The goal of the county’s Climate Action Plan is to cut emissions by 45% by 2030 and achieve net-zero status by 2050. The baseline is a 2008 greenhouse gas inventory.
Pushing a solar project across the finish line “is a messy process,” said Remer, who began working with Hexagon in 2016 at the tail of completing his University of Virginia doctorate in systems engineering. His specialty focused on the meshing of infrastructure and human flourishing.
“I had theoretical knowledge about how to have conversations with a community about solar, but had to figure out what that meant in the real world,” he said. “We’re very proud of what’s evolved at Woodridge. We hope it can set a standard for how to do a project well.”
A tool for all counties?
C3’s idea of a scorecard is intriguing to Energy Right, a conservative Richmond-based nonprofit that sees huge renewable power potential. Its intent is to guide rural Virginians as they sort out facts from fiction on the solar front.
Since August, co-founder and CEO Skyler Zunk has led a team that has traveled to 40 of the state’s 95 counties to talk about how communities can devise sound energy decisions locally. Albemarle wasn’t among those visited.
“Clean energy is reshaping the grid,” Zunk said. “We want to provide education and support to help make projects the best neighbors possible.”

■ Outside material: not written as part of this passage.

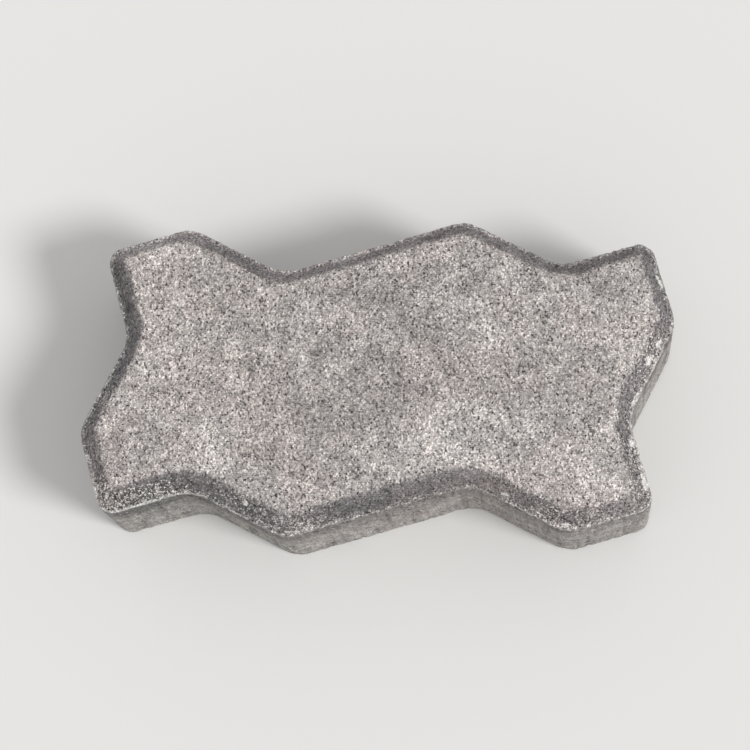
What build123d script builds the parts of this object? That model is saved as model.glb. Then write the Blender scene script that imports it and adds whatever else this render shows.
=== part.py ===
"""Interlocking zigzag paving stone, pressed in one piece from concrete.

The stone covers two square laying modules. Every side follows the same zigzag, so a stone keys into its
neighbours along both axes, also when it is turned by 90 degrees. The origin is the centre of the bed face,
+X is the stone's length and +Z points to the wearing face. All sizes are in millimetres.
"""

import os
from math import atan2, cos, pi, sin

from build123d import *

# Laying grid
MODULE = 112.5  # side of the square laying module
MODULES_LONG = 2  # modules that one stone covers along its length, with one wave of the zigzag on each
JOINT = 2.8  # gap between two laid stones

# Zigzag of the laying line
SWING = 10.0  # how far each bend stands off the straight module line
BENDS_PER_MODULE = 2  # one bend outwards and one inwards between two corners
BEND_RADIUS = 15.0  # rounding of a bend in plan, on the laying line

# Body
THICKNESS = 60.0
CORNER_RADIUS = 7.0  # rounding of the four upright corners

# Pressed edge of the wearing face
RIM_WIDTH = 1.5  # flat land at the foot of the bevel, left by the mould's clearance
BEVEL_WIDTH = 5.5  # bevel in plan
BEVEL_DROP = 6.0  # height of the bevel
CROWN_RADIUS = 4.5  # rounding where the bevel runs out into the wearing face
FACE_CORNER_RADIUS = 4.0  # rounding in plan of the wearing face's own corners

WALL_INSET = JOINT / 2
RIM_INSET = WALL_INSET + RIM_WIDTH
FACE_INSET = RIM_INSET + BEVEL_WIDTH
WALL_HEIGHT = THICKNESS - BEVEL_DROP


def zigzag_side(start, direction, length):
    """Corner and bends of one side, without its last corner, as (point, is_corner) pairs.

    A side holds whole waves, one for each laying module, so that both its corners stay on the module line.
    """
    along = Vector(cos(direction), sin(direction))
    outwards = Vector(-sin(direction), cos(direction))
    waves = round(length / MODULE)
    pitch = length / waves / (BENDS_PER_MODULE + 1)
    points = [(start, True)]
    for wave in range(waves):
        for bend in range(1, BENDS_PER_MODULE + 1):
            offset = SWING if bend % 2 else -SWING
            distance = (wave * (BENDS_PER_MODULE + 1) + bend) * pitch
            points.append((start + along * distance + outwards * offset, False))
    return points


def laying_line():
    """The closed zigzag line that two neighbouring stones share, clockwise from the upper left corner."""
    length = MODULES_LONG * MODULE
    width = MODULE
    sides = [
        (Vector(-length / 2, width / 2), 0, length),
        (Vector(length / 2, width / 2), -pi / 2, width),
        (Vector(length / 2, -width / 2), pi, length),
        (Vector(-length / 2, -width / 2), pi / 2, width),
    ]
    return [point for side in sides for point in zigzag_side(*side)]


def outline(inset, corner_radius):
    """The stone's rounded outline as a face, inset from the laying line by one distance on every run.

    A bend keeps its centre at every inset, so its radius shrinks where it is convex and grows where it is
    hollow, and the joint is as wide in the bends as along the runs.
    """
    line = laying_line()
    points, radii = [], []
    for index, (point, is_corner) in enumerate(line):
        before = (point - line[index - 1][0]).normalized()
        after = (line[(index + 1) % len(line)][0] - point).normalized()
        turn = atan2(before.cross(after).Z, before.dot(after))
        inwards = Vector(before.Y + after.Y, -before.X - after.X).normalized()
        points.append(point + inwards * (inset / cos(turn / 2)))
        convex = turn < 0
        bend_radius = BEND_RADIUS - inset if convex else BEND_RADIUS + inset
        radii.append(corner_radius if is_corner else bend_radius)
    return make_face(FilletPolyline(*points, radius=radii, close=True))


def body():
    """The upright walls, from the bed face to the foot of the bevel."""
    return extrude(outline(WALL_INSET, CORNER_RADIUS), WALL_HEIGHT)


def crown():
    """The pressed top: a bevel on all sides, running out into the wearing face with a soft rounding."""
    foot = Pos(0, 0, WALL_HEIGHT) * outline(RIM_INSET, CORNER_RADIUS - RIM_WIDTH)
    face = Pos(0, 0, THICKNESS) * outline(FACE_INSET, FACE_CORNER_RADIUS)
    pressed = loft([foot, face], ruled=True)
    wearing_edge = pressed.faces().sort_by(Axis.Z)[-1].outer_wire().edges()
    return fillet(wearing_edge, CROWN_RADIUS)


paving_stone = body() + crown()

os.makedirs("parts", exist_ok=True)
export_step(paving_stone, "parts/paving_stone.step")
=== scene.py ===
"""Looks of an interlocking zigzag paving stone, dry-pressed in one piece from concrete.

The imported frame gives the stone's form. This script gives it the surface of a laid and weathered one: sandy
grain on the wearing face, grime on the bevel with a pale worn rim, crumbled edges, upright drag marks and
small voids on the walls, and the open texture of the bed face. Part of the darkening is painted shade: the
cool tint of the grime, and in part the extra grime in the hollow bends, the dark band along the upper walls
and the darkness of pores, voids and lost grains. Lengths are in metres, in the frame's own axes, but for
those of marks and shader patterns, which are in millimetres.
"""

import logging
import math
import random
from collections.abc import Sequence
from dataclasses import dataclass, field
from enum import Enum

import bmesh
import bpy
import numpy as np
from mathutils import Matrix, Vector, noise
from mathutils.bvhtree import BVHTree
from mathutils.kdtree import KDTree


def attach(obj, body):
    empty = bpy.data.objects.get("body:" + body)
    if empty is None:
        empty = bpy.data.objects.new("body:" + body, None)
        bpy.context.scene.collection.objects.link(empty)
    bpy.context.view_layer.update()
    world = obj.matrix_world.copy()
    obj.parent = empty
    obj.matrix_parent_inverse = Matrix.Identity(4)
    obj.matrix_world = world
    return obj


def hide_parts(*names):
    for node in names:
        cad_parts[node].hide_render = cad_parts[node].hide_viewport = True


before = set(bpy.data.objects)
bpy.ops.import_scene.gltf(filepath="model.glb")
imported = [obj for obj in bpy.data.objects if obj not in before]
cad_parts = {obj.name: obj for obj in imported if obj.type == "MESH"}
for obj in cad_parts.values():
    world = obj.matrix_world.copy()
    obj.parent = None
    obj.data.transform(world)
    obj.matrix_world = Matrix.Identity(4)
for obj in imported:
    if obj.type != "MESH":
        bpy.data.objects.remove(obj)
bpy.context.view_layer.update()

NODE = "paving_stone"
PIECE = "paving_stone_pressed"
THICKNESS = max(vertex.co.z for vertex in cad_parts[NODE].data.vertices)
MM = 0.001

log = logging.getLogger("paving_stone")

Array = np.ndarray
Socket = bpy.types.NodeSocket
Feed = Socket | float | tuple[float, ...]
Feeds = dict[int | str, Feed]
Span = tuple[float, float]
Ramp = tuple[float, float, float, float]
Colour = tuple[float, float, float, float]


def smoothstep(values: Array, start: float, end: float) -> Array:
    """Rises softly from 0 at start to 1 at end, or falls where start is the larger."""
    share = np.clip((values - start) / (end - start), 0.0, 1.0)
    return share * share * (3.0 - 2.0 * share)


def steadied(normals: Array, edges: Array, rounds: int) -> Array:
    """Evens out normals over neighbouring vertices, so that vertices sunk at a sharp edge don't cross.

    Args:
        normals: One row for each vertex.
        edges: The two vertices of each edge.
        rounds: How often each normal takes in its neighbours.

    Returns:
        The evened directions, of length 1.
    """
    ends = ((edges[:, 0], edges[:, 1]), (edges[:, 1], edges[:, 0]))
    for _ in range(rounds):
        total = normals.copy()
        for axis in range(3):
            shares = (np.bincount(own, normals[other, axis], len(normals)) for own, other in ends)
            total[:, axis] += sum(shares)
        normals = total / np.linalg.norm(total, axis=1, keepdims=True)
    return normals


def link(thing: bpy.types.Object) -> None:
    """Puts an object into the scene."""
    bpy.context.scene.collection.objects.link(thing)


class Zone(Enum):
    """The kinds of surface that the stone has."""

    WEARING_FACE = "wearing face"
    BEVEL = "bevel"
    WALL = "wall"
    BED = "bed"


@dataclass(frozen=True)
class StoneForm:
    """The stone's own sizes, as the frame's solid has them."""

    module: float = 112.5 * MM
    swing: float = 10.0 * MM
    thickness: float = THICKNESS
    bevel_drop: float = 6.0 * MM
    rim_width: float = 1.5 * MM
    bevel_width: float = 5.5 * MM

    @property
    def wall_height(self) -> float:
        """Height of the upright walls, up to the rim."""
        return self.thickness - self.bevel_drop

    @property
    def bevel_end(self) -> float:
        """Distance from the walls to where the bevel would meet the wearing face."""
        return self.rim_width + self.bevel_width

    def hollow_bends(self) -> list[Vector]:
        """Plan points where the zigzag bends inwards, one on each module of each side.

        Returns:
            The points, on the ground plane.
        """
        along, across = self.module, self.module / 2
        third = self.module / 3
        points = []
        for turn in (1, -1):
            for start in (-along, 0.0):
                long_side = Vector((start + 2 * third, across - self.swing, 0.0))
                points.append(long_side * turn)
            end = Vector((along - self.swing, across - 2 * third, 0.0))
            points.append(end * turn)
        return points


@dataclass(frozen=True)
class Mark:
    """A soft mark on the stone's upper side, placed by its centre in plan, in millimetres and degrees."""

    centre: tuple[float, float]
    half_length: float
    half_width: float
    turn: float = 0.0
    strength: float = 1.0

    def faded(self, places: Array) -> Array:
        """The mark's strength, faded out softly with distance from its centre.

        Args:
            places: One row of coordinates for each vertex.

        Returns:
            One strength for each vertex.
        """
        cos_turn, sin_turn = math.cos(math.radians(self.turn)), math.sin(math.radians(self.turn))
        x = places[:, 0] - self.centre[0] * MM
        y = places[:, 1] - self.centre[1] * MM
        along = (x * cos_turn + y * sin_turn) / (self.half_length * MM)
        across = (y * cos_turn - x * sin_turn) / (self.half_width * MM)
        return self.strength * np.exp(-np.hypot(along, across) ** 2)


def strongest(marks: Sequence[Mark], places: Array) -> Array:
    """The strength of the strongest mark at each place."""
    return np.max([mark.faded(places) for mark in marks], axis=0)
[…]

Even though a focus on environmental justice might not be an ideal fit for the audience Energy Right is engaging, Zunk said he was impressed with C3’s comprehensive and multilayered approach to a complicated endeavor.
“It’s cool,” he said. “I hope they can get some mileage out of it.”

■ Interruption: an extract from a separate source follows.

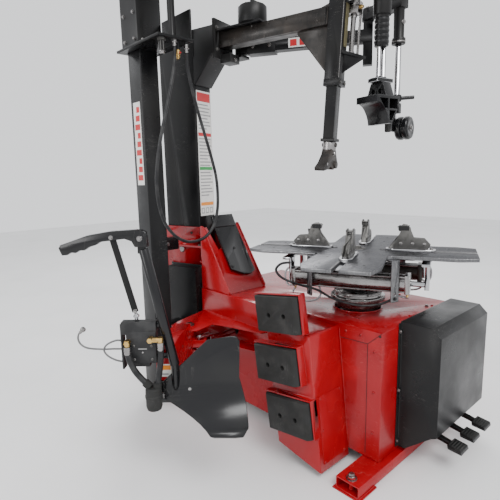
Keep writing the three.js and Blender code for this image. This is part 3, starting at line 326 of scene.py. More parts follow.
def smooth_path(points, step):
    """A curve through the points, as short straight steps of about that length in millimetres."""
    pts = [Vector(p) for p in points]
    if len(pts) < 3:
        return pts
    padded = [pts[0] * 2 - pts[1], *pts, pts[-1] * 2 - pts[-2]]
    path = [pts[0]]
    for i in range(1, len(padded) - 2):
        a, b, c, d = padded[i - 1:i + 3]
        count = max(1, round((c - b).length / step))
        for k in range(1, count + 1):
            t = k / count
            path.append(0.5 * (2 * b + (c - a) * t + (2 * a - 5 * b + 4 * c - d) * t * t
                               + (3 * b - a - 3 * c + d) * t ** 3))
    return path


class Piece:
    """Shapes in a place's millimetres that become one object riding on a body."""

    def __init__(self, name, body, place):
        self.name = name
        self.body = body
        self.place = place
        self.points = []
        self.faces = []
        self.finish_of_face = []
        self.materials = []

    def add(self, points, faces, material):
        """Takes in one shape's points and faces."""
        if material not in self.materials:
            self.materials.append(material)
        index = self.materials.index(material)
        first = len(self.points)
        self.points.extend(self.place @ (Vector(p) * MM) for p in points)
        self.faces.extend([first + i for i in face] for face in faces)
        self.finish_of_face.extend([index] * len(faces))
        return self

    def box(self, low, high, material, edge=0.6):
        """A block with small chamfers on all its edges."""
        low, high = Vector(low), Vector(high)
        size = high - low
        edge = min(edge, *(c * 0.3 for c in size))
        corners, faces = [], []
        for i in range(8):
            sign = Vector((1 if i & 1 else -1, 1 if i & 2 else -1, 1 if i & 4 else -1))
            corner = Vector(high[k] if sign[k] > 0 else low[k] for k in range(3))
            for k in range(3):
                cut = Vector(0 if n == k else sign[n] * edge for n in range(3))
                corners.append(corner - cut)
        for k in range(3):
            a, b = (k + 1) % 3, (k + 2) % 3
            for side in (0, 1):
                ring = [side << k, side << k | 1 << a, side << k | 1 << a | 1 << b, side << k | 1 << b]
                ring = ring if side else ring[::-1]
                faces.append([3 * i + k for i in ring])
            for j in range(4):
                i = (1 << a if j & 1 else 0) | (1 << b if j & 2 else 0)
                pair = [3 * i + a, 3 * i + b, 3 * (i | 1 << k) + b, 3 * (i | 1 << k) + a]
                faces.append(pair if (j in (0, 3)) else pair[::-1])
        for i in range(8):
            turn = bin(i).count("1") % 2
            faces.append([3 * i, 3 * i + 1, 3 * i + 2] if turn else [3 * i + 2, 3 * i + 1, 3 * i])
        return self.add(corners, faces, material)

    def lathe(self, start, direction, profile, material, sides=20):
        """A turned shape: pairs of radius and height along the direction from its start."""
        start, along = Vector(start), Vector(direction).normalized()
        u, v = basis(along)
        points, rows = [], []
        for radius, height in profile:
            center = start + along * height
            if radius < 1e-6:
                rows.append([len(points)])
                points.append(center)
                continue
            rows.append(list(range(len(points), len(points) + sides)))
            for i in range(sides):
                angle = 2 * math.pi * i / sides
                points.append(center + (u * math.cos(angle) + v * math.sin(angle)) * radius)
        faces = []
        for low, high in zip(rows, rows[1:]):
            for i in range(sides):
                k = (i + 1) % sides
                if len(low) == 1:
                    faces.append([low[0], high[k], high[i]])
                elif len(high) == 1:
                    faces.append([low[i], low[k], high[0]])
                else:
                    faces.append([low[i], low[k], high[k], high[i]])
        if len(rows[0]) > 1:
            faces.append(rows[0][::-1])
        if len(rows[-1]) > 1:
            faces.append(rows[-1])
        return self.add(points, faces, material)

    def tube(self, points, radius, material, sides=10, step=6.0, ripple=0.0):
        """A round tube through the points; ripple makes it a weld bead."""
        path = smooth_path(points, step)
        side = basis(path[1] - path[0])[0]
        ring_points, faces = [], []
        for i, p in enumerate(path):
            along = (path[min(i + 1, len(path) - 1)] - path[max(i - 1, 0)]).normalized()
            side = (side - along * side.dot(along)).normalized()
            up = along.cross(side)
            size = radius * (1 - ripple * (i % 2))
            for k in range(sides):
                angle = 2 * math.pi * k / sides
                ring_points.append(p + (side * math.cos(angle) + up * math.sin(angle)) * size)
        for i in range(len(path) - 1):
            for k in range(sides):
                n = (k + 1) % sides
                a, b = i * sides, (i + 1) * sides
                faces.append([a + k, a + n, b + n, b + k])
        faces.append(list(range(sides))[::-1])
        faces.append([len(ring_points) - sides + k for k in range(sides)])
        return self.add(ring_points, faces, material)

    def bolt(self, start, direction, size, material=None):
        """A hex bolt head on its washer, plain steel by default; size is the thread's diameter."""
        material = material or BRIGHT
        base = size * 0.22
        head = size * 0.92
        washer = [(size * 1.15, 0), (size * 1.15, base * 0.8), (size * 1.1, base)]
        hexagon = [(head, base), (head, base + size * 0.5), (head * 0.86, base + size * 0.66)]
        crown = [(size * 0.62, base), (size * 0.62, base + size * 0.68)]
        self.lathe(start, direction, washer, material)
        self.lathe(start, direction, hexagon, material, 6)
        return self.lathe(start, direction, crown, material, 12)

    def button(self, start, direction, size, material=None):
        """A button-head screw with its socket, painted red by default."""
        material = material or RED
        dome = [(size, 0), (size * 0.94, size * 0.3), (size * 0.7, size * 0.52),
                (size * 0.36, size * 0.6)]
        self.lathe(start, direction, dome, material, 18)
        top = Vector(start) + Vector(direction).normalized() * size * 0.6
        return self.lathe(top, direction, [(size * 0.34, 0), (size * 0.34, size * 0.02)], SHADOW, 6)

    def weld(self, start, end, radius, material):
        """A straight weld bead between two points."""
        length = (Vector(end) - Vector(start)).length
        middle = (Vector(start) + Vector(end)) / 2
        step = length / max(4, round(length / (radius * 1.1)))
        return self.tube([start, middle, end], radius, material, 8, step, 0.22)

    def make(self, sharp=32):
        """The finished object; edges that turn by more than `sharp` degrees look sharp."""
        mesh = bpy.data.meshes.new(self.name)
        mesh.from_pydata([tuple(p) for p in self.points], [], self.faces)
        for material in self.materials:
            mesh.materials.append(material)
        for polygon, index in zip(mesh.polygons, self.finish_of_face):
            polygon.material_index = index
        mesh.shade_smooth()
        mesh.set_sharp_from_angle(angle=math.radians(sharp))
        mesh.update()
        obj = bpy.data.objects.new(self.name, mesh)
        bpy.context.scene.collection.objects.link(obj)
        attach(obj, self.body)
        return obj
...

Kruse, C3’s executive director, is encouraged that Zunk recognized the scorecard’s attention to detail.
“When we do something at C3, we want it to be well-researched and accurate,” Kruse said. “We want people to feel confident in what we put out there.”
Zunk doubts climate issues would reverberate in the rural counties he targets. Instead, he said, the four solar pillars that matter to his audiences are property rights, economic development, energy security and energy independence.
As his young organization values local decision-making, staffers have toyed with the idea of creating either a model county solar ordinance or a document outlining standards for an ideal solar project.
“Different messages resonate differently with different people,” Zunk said.
Kruse said it’s too soon to predict if the scorecard will take off.
“It remains to be seen how widely it will be used,” she said. “But justice issues are connected to community support and buy-in and that is useful everywhere.
“This is the direction we need to be moving.”
Correction: This article was updated to correct the spelling of the proposed Albemarle County project. It is the Woodridge solar farm.